The burden of illness and premature death amongst African Americans living in poor, urban neighborhoods is high, particularly in terms of cardiovascular disease. Insufficient treatment and ultimately premature death could be major outcomes of being underinsured or lack of health insurance, although to what extent these observed racial disparities are in fact due to insurance status rather than to race itself remains unclear.
Ng and his team decided to investigate the relationship of a premature death risk with race or insurance status, taking the potential effects of neighborhood socioeconomic status and disease severity into consideration. They analyzed data from a sample of patients who were admitted to one of three Maryland hospitals for three specific cardiovascular events, i.e. 4,908 patients with acute myocardial infarction better known as heart attacks and 6,758 patients with coronary atherosclerosis or clogged arteries as well as 1,293 stroke patients.
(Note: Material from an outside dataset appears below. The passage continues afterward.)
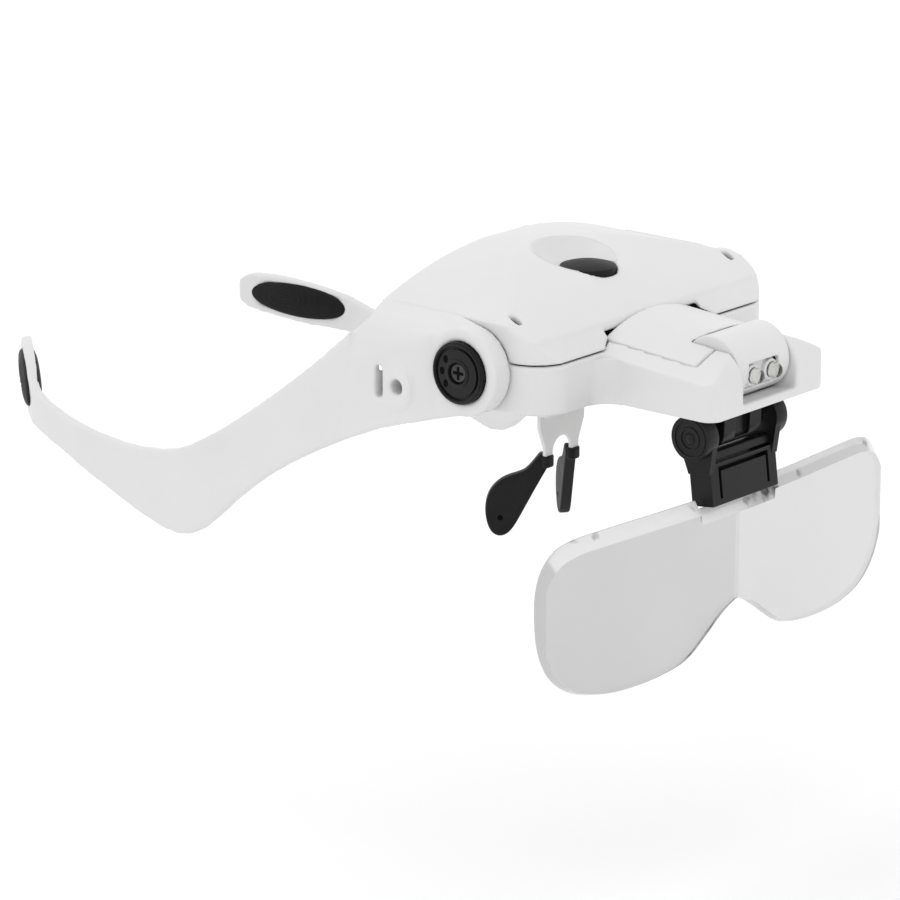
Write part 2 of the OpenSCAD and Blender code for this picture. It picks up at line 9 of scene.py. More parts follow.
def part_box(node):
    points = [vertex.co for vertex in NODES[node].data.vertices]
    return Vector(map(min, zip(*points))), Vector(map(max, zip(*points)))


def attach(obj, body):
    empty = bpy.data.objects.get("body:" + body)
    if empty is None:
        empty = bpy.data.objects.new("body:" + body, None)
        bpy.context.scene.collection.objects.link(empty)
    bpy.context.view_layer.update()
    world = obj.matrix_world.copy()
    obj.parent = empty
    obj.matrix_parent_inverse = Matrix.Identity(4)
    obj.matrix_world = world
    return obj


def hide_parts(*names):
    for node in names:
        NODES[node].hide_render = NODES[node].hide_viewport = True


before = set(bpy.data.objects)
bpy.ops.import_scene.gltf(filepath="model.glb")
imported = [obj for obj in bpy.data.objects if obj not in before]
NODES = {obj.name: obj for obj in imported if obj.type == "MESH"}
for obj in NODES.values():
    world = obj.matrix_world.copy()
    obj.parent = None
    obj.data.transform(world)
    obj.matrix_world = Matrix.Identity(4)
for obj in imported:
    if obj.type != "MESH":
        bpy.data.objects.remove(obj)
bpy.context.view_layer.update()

The findings revealed that those who were underinsured died sooner compared with those who had private insurance, and that the survival rates between whites and blacks were similar. The determined that the risk of premature death independent of race, neighborhood socioeconomic status and disease severity following a heart attack was 31% higher in those who were underinsured and 50% higher in those following atherosclerosis.
The team concludes:
"Among those admitted to the hospital with an acute cardiovascular event, there was an increased risk of mortality among subjects who were underinsured compared to those who had private insurance. Given the recent changes in health insurance and healthcare reform, these results underscore the need to closely investigate the factors relating to health insurance that may explain these disparities. Indeed, targeting these factors may relieve the burden of mortality disproportionally affecting those who are underinsured."